--- Begin ---

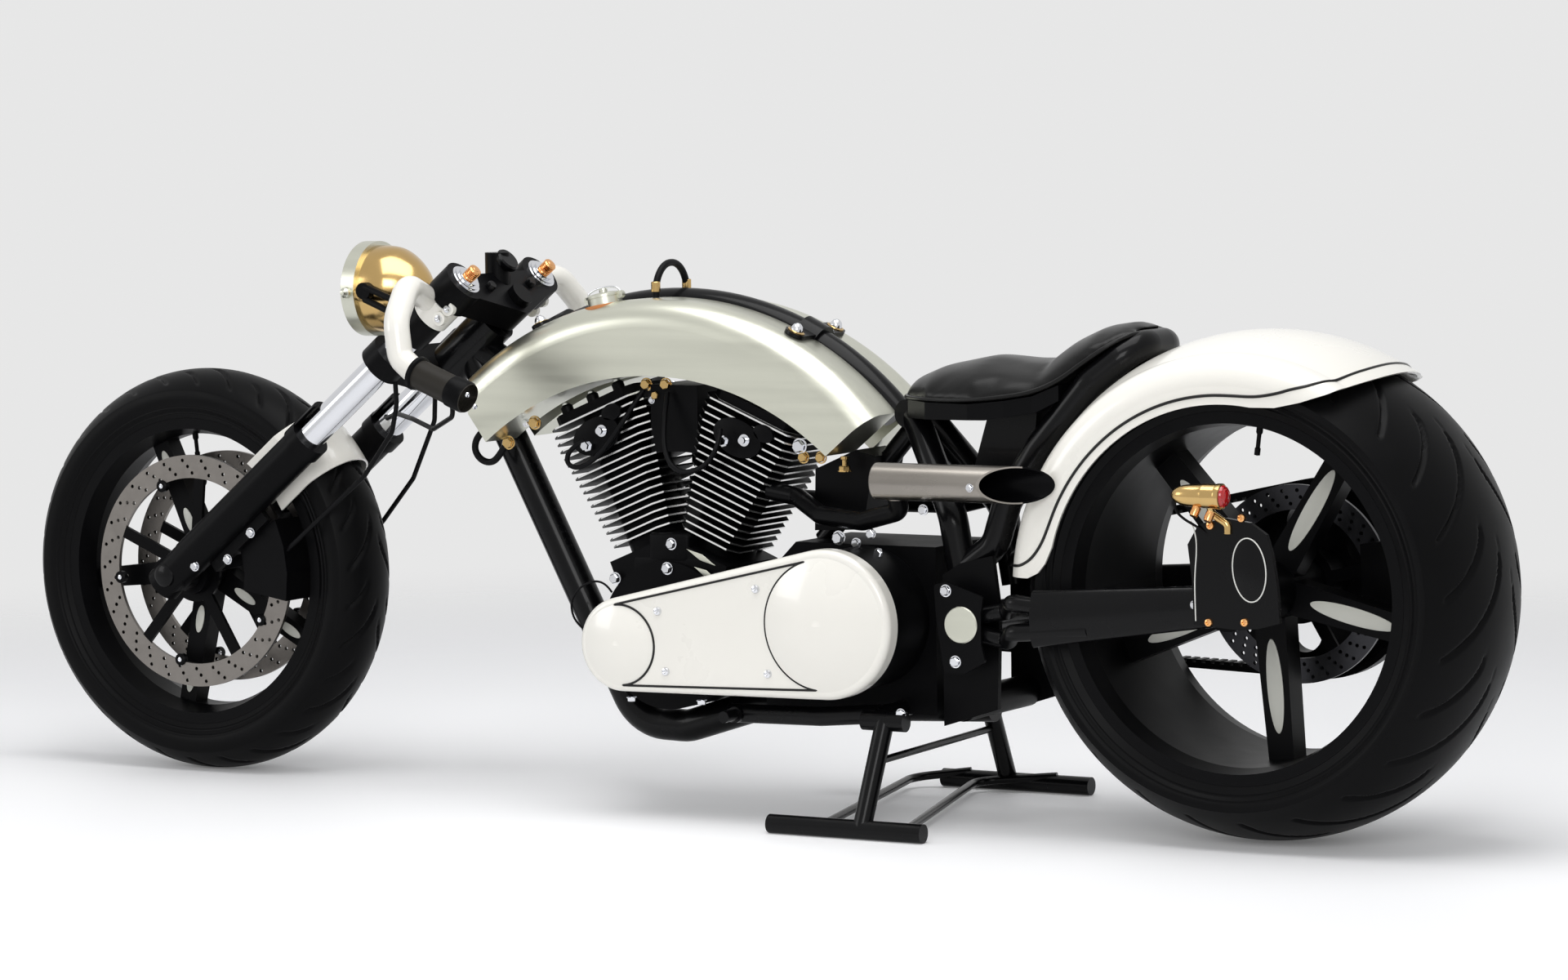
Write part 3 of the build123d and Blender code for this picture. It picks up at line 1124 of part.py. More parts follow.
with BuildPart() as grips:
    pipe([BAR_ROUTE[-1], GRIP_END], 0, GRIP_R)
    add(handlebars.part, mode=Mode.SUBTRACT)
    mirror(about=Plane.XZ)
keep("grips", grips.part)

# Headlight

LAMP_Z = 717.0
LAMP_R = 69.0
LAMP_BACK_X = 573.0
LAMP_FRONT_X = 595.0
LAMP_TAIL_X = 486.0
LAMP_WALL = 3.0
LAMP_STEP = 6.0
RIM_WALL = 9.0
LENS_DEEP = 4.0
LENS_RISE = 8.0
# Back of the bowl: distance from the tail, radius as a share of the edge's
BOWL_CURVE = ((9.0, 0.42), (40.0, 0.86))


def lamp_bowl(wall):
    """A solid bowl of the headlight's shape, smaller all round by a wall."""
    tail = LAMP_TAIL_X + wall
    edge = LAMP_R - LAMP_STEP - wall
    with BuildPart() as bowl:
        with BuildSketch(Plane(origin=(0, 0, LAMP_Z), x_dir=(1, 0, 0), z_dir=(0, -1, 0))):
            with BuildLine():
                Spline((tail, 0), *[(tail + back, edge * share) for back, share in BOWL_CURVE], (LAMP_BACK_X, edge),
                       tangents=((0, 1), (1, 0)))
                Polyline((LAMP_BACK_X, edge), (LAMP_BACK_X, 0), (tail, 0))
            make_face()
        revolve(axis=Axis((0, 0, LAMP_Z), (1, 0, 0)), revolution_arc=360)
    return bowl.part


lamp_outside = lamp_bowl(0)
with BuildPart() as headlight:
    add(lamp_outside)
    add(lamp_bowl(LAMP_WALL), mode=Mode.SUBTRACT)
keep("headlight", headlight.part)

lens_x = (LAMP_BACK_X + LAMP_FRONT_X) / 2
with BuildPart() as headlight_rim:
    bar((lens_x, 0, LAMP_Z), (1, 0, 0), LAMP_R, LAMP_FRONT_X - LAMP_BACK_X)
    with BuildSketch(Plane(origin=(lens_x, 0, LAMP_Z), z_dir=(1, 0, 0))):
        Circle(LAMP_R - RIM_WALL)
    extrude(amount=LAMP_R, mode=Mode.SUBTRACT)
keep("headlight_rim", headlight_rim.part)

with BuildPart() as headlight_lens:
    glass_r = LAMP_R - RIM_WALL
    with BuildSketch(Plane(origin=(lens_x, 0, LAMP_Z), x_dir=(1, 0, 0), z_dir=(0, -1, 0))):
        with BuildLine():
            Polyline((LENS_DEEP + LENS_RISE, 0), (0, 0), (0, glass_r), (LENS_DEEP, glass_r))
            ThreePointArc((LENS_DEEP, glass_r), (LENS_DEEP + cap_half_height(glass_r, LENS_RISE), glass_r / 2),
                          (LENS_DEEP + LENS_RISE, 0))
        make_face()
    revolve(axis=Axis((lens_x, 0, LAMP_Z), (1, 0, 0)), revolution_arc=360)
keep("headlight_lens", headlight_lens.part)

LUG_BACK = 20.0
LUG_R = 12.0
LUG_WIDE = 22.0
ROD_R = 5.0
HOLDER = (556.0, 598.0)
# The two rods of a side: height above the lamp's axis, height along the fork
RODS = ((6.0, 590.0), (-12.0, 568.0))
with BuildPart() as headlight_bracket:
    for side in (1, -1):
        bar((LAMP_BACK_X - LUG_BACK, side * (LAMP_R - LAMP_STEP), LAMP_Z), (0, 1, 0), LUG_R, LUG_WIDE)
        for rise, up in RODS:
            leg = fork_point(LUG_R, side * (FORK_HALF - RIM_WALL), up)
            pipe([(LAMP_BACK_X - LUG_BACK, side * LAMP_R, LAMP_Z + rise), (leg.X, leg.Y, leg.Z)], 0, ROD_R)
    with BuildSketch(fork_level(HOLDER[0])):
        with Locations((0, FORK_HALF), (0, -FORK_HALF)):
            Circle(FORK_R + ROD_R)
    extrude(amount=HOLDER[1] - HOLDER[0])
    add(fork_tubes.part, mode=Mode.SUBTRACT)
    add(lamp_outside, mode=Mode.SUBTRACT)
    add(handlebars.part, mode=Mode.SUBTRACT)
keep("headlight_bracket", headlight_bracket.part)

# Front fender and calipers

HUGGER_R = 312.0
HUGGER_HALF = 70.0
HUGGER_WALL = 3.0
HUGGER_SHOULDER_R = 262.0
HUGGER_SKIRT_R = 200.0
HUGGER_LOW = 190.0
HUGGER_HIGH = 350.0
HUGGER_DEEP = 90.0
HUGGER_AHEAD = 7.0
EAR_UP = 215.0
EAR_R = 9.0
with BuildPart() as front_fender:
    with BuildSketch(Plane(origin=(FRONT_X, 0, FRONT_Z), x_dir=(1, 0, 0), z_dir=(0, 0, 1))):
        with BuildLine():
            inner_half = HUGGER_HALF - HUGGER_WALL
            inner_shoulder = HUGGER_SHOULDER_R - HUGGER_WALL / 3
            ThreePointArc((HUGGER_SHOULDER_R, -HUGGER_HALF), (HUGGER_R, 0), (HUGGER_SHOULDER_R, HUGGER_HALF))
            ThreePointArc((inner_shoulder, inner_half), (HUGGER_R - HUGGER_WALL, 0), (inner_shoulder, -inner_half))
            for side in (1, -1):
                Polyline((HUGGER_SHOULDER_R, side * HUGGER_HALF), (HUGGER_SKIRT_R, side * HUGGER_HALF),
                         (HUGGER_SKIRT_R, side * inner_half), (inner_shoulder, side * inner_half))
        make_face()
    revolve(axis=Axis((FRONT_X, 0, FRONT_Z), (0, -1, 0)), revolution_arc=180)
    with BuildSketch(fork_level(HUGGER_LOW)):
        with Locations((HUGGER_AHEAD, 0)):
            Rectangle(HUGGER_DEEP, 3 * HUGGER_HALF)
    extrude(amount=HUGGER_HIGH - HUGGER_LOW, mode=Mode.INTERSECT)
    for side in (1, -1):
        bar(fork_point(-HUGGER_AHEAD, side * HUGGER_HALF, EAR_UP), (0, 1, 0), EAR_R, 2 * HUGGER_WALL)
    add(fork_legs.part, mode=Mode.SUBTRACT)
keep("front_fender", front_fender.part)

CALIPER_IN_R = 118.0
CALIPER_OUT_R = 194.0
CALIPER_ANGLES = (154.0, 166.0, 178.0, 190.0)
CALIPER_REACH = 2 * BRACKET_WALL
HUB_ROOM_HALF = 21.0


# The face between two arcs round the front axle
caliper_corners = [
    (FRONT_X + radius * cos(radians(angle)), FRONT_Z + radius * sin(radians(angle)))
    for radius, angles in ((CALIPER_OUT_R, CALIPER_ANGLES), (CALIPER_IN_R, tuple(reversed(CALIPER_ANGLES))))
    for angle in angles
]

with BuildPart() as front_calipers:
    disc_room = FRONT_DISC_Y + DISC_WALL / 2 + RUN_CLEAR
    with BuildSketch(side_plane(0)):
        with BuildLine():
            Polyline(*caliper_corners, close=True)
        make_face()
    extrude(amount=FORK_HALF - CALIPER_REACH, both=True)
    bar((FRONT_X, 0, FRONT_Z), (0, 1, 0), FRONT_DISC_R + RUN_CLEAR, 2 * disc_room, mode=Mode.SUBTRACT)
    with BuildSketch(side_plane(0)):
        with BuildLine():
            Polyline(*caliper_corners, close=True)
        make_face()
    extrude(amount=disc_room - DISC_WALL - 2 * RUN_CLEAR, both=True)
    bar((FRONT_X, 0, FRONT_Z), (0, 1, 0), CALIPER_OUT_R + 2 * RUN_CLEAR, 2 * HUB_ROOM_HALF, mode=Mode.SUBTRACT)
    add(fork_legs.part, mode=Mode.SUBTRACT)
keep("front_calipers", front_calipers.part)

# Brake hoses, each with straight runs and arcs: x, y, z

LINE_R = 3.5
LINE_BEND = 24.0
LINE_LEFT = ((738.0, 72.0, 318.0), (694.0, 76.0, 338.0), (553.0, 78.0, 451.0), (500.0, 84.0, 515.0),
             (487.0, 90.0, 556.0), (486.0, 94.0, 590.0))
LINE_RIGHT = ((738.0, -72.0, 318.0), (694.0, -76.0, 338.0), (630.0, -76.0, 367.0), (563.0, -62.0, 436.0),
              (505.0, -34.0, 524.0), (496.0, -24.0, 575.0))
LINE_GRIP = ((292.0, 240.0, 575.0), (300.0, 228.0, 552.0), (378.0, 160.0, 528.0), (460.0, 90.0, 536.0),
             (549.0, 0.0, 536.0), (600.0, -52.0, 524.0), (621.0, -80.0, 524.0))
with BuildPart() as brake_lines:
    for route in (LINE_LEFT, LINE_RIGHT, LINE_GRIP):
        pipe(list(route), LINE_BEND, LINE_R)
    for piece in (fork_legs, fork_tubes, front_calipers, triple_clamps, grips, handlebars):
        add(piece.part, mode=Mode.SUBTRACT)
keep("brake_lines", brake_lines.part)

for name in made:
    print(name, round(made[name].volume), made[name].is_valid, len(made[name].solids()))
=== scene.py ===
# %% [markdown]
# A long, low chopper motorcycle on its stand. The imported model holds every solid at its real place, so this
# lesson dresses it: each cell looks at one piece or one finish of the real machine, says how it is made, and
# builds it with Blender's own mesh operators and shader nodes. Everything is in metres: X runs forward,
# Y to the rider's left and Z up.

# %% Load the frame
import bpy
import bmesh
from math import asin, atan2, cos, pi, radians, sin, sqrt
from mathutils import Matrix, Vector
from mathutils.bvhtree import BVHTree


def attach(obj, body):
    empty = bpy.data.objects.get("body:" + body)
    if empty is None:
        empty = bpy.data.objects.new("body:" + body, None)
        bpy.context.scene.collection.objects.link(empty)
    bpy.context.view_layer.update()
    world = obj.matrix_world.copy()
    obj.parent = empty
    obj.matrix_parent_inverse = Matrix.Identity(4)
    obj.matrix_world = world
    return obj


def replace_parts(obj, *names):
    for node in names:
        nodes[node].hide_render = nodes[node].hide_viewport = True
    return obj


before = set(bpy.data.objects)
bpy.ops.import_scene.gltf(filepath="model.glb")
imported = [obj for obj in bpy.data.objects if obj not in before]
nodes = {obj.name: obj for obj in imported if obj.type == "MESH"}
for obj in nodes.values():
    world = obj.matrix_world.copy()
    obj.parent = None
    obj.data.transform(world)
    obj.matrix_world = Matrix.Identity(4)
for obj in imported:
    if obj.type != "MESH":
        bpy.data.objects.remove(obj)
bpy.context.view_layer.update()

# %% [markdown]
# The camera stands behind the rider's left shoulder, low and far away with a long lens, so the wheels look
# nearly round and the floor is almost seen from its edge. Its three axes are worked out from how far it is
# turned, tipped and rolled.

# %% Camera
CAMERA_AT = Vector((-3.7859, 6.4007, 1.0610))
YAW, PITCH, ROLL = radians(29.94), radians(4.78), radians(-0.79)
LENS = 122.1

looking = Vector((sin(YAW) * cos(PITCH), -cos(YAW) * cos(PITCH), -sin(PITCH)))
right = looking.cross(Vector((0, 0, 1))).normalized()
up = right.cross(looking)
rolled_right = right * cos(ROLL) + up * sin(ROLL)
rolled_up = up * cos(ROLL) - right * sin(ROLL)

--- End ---

__EXERCISE OBJECTIVE__
Return only the lines from the beginning of the material up to and including the line with "# Headlight", exactly as written.

__ANSWER TO THE EXERCISE__
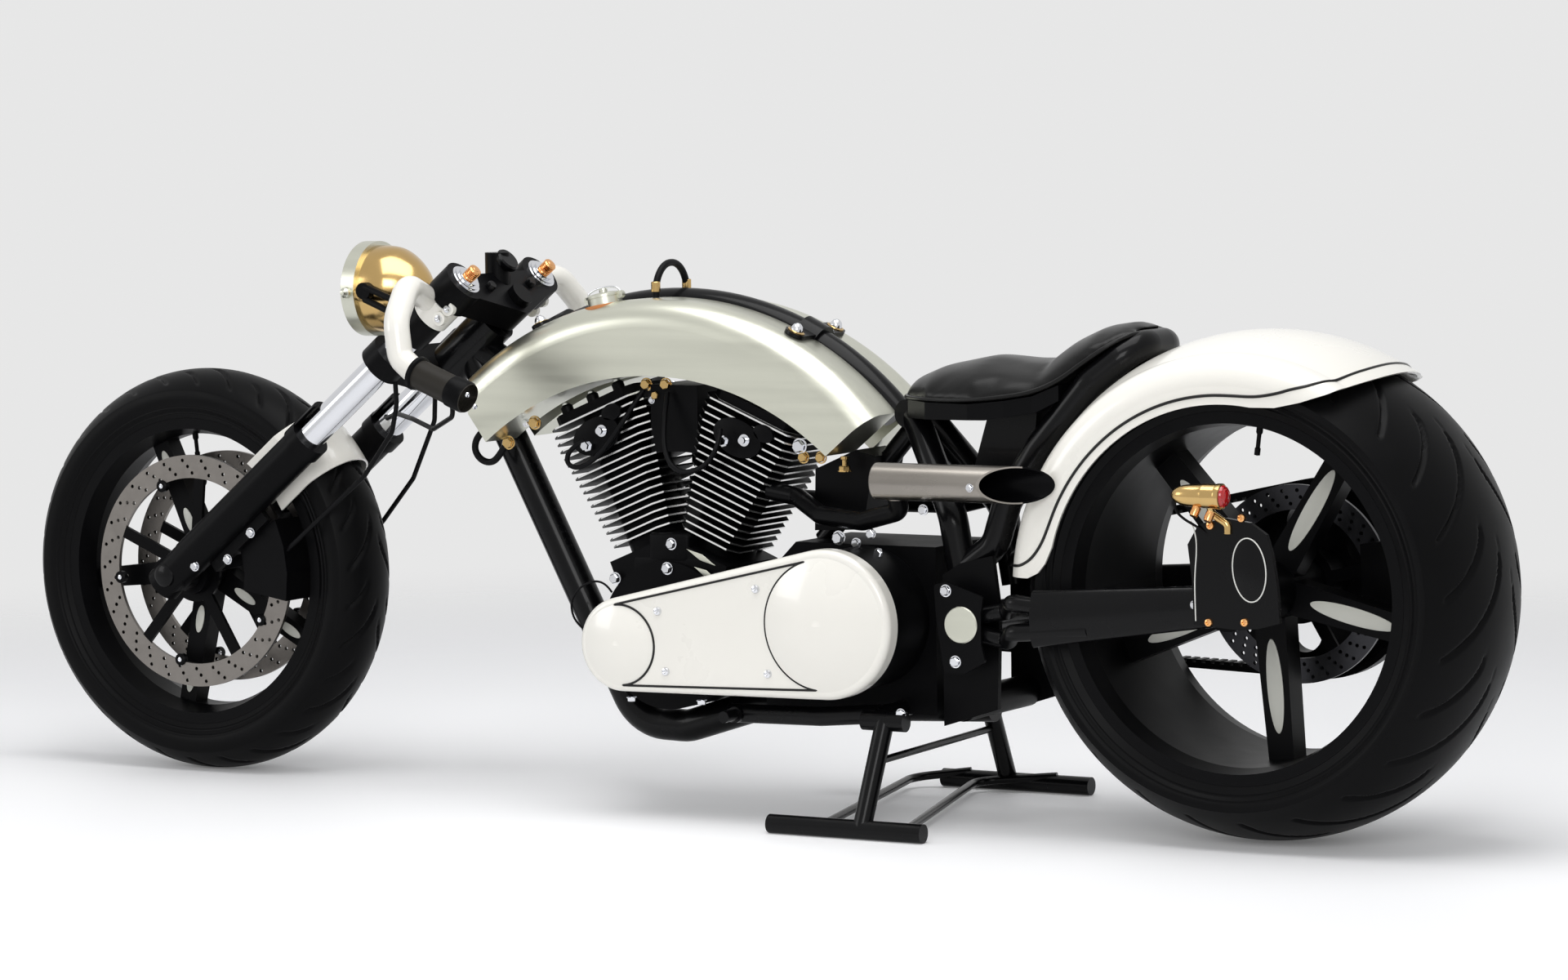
Write part 3 of the build123d and Blender code for this picture. It picks up at line 1124 of part.py. More parts follow.
with BuildPart() as grips:
    pipe([BAR_ROUTE[-1], GRIP_END], 0, GRIP_R)
    add(handlebars.part, mode=Mode.SUBTRACT)
    mirror(about=Plane.XZ)
keep("grips", grips.part)

# Headlight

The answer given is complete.